> Stated exercise:
Within the records below, reproduce without change the lines from the line that has "Turn this picture of an object into a build123d" through the line that has "# The origin", and only those.

— start of Exercise input —

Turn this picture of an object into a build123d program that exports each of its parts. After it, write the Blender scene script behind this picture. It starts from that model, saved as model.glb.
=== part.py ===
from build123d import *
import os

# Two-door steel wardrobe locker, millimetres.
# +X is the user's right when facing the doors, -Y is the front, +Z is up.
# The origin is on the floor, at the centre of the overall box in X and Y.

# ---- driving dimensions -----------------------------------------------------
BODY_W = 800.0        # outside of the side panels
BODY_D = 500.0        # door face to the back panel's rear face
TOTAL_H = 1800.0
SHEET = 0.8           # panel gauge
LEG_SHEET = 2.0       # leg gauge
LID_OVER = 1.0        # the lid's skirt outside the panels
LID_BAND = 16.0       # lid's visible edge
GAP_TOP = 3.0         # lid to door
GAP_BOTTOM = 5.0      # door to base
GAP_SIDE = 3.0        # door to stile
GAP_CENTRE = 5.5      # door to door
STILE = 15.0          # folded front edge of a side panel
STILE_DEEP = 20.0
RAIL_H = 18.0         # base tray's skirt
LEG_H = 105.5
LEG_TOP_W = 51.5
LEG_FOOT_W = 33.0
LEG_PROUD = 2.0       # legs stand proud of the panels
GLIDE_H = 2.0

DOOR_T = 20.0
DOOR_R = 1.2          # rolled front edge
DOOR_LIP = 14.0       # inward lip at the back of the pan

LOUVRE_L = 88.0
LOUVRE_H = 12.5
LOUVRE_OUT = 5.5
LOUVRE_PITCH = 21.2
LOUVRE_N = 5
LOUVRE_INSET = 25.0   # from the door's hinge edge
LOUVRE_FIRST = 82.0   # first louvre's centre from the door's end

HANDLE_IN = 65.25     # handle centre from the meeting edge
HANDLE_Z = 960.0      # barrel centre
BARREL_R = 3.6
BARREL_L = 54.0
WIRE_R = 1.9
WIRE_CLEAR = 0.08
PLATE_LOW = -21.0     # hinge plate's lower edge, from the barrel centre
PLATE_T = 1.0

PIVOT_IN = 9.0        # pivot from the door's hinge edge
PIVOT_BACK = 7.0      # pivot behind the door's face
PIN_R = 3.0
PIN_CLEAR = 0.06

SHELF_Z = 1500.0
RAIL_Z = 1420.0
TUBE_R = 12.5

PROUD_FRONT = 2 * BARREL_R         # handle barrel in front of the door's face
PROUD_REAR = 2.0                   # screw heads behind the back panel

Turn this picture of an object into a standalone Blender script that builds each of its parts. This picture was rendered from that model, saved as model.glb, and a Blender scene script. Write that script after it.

— end of Exercise input —
— start of Exercise input —

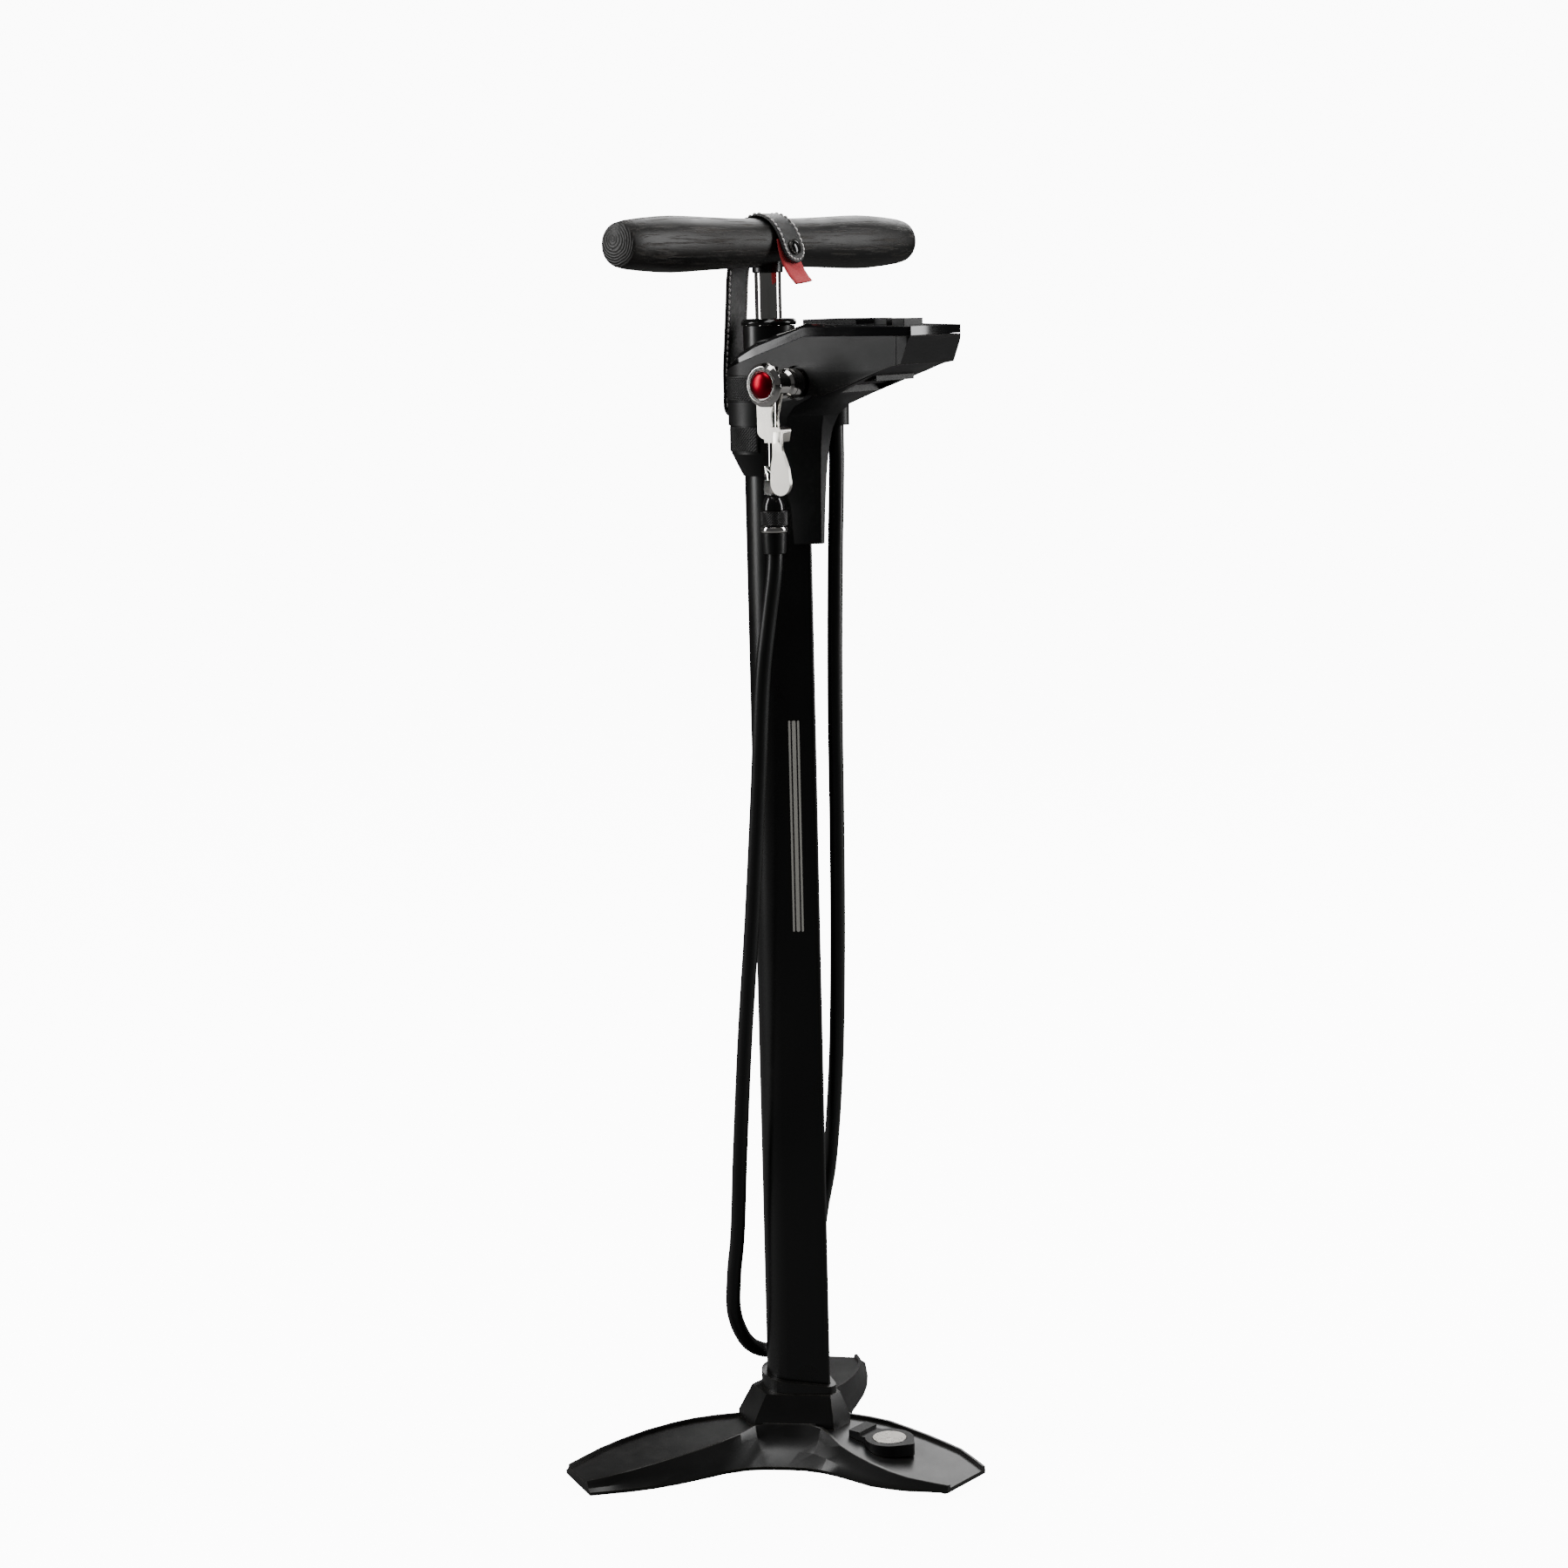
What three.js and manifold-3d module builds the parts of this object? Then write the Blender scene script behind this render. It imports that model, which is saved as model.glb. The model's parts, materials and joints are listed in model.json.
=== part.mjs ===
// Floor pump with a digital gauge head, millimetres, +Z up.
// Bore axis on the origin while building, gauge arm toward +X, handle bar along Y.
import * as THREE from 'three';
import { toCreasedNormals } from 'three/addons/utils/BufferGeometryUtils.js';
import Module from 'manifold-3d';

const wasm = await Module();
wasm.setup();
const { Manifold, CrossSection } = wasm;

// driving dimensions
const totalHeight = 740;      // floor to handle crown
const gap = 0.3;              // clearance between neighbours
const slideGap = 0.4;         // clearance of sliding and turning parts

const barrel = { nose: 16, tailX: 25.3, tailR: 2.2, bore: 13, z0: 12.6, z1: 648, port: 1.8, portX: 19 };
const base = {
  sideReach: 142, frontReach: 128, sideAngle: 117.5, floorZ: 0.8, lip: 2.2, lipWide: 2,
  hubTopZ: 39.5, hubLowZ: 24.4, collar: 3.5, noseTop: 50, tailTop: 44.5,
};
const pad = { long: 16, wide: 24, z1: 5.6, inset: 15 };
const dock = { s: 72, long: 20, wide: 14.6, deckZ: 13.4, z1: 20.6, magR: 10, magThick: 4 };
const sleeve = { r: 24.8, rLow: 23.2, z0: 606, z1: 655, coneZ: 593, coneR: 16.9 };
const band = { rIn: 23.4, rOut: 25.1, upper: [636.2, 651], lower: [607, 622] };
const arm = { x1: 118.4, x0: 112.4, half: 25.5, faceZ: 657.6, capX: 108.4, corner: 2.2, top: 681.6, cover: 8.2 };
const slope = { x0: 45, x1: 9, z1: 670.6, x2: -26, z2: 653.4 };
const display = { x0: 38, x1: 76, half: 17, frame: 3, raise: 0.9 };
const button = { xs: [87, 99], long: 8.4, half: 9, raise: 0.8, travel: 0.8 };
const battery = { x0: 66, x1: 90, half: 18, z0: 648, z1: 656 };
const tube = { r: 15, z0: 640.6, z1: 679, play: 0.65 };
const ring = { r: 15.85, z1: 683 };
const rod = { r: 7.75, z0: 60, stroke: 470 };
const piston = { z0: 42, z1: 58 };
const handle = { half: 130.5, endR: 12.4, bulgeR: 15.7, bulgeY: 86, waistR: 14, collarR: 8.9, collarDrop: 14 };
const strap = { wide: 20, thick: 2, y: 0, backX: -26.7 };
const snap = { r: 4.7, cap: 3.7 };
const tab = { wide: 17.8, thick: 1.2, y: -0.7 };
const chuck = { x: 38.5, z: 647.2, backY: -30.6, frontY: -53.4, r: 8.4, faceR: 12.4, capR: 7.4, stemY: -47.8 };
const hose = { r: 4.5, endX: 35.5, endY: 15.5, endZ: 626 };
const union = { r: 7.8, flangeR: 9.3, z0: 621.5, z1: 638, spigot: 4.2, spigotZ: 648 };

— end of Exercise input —

> Response:
Turn this picture of an object into a build123d program that exports each of its parts. After it, write the Blender scene script behind this picture. It starts from that model, saved as model.glb.
=== part.py ===
from build123d import *
import os

# Two-door steel wardrobe locker, millimetres.
# +X is the user's right when facing the doors, -Y is the front, +Z is up.
# The origin is on the floor, at the centre of the overall box in X and Y.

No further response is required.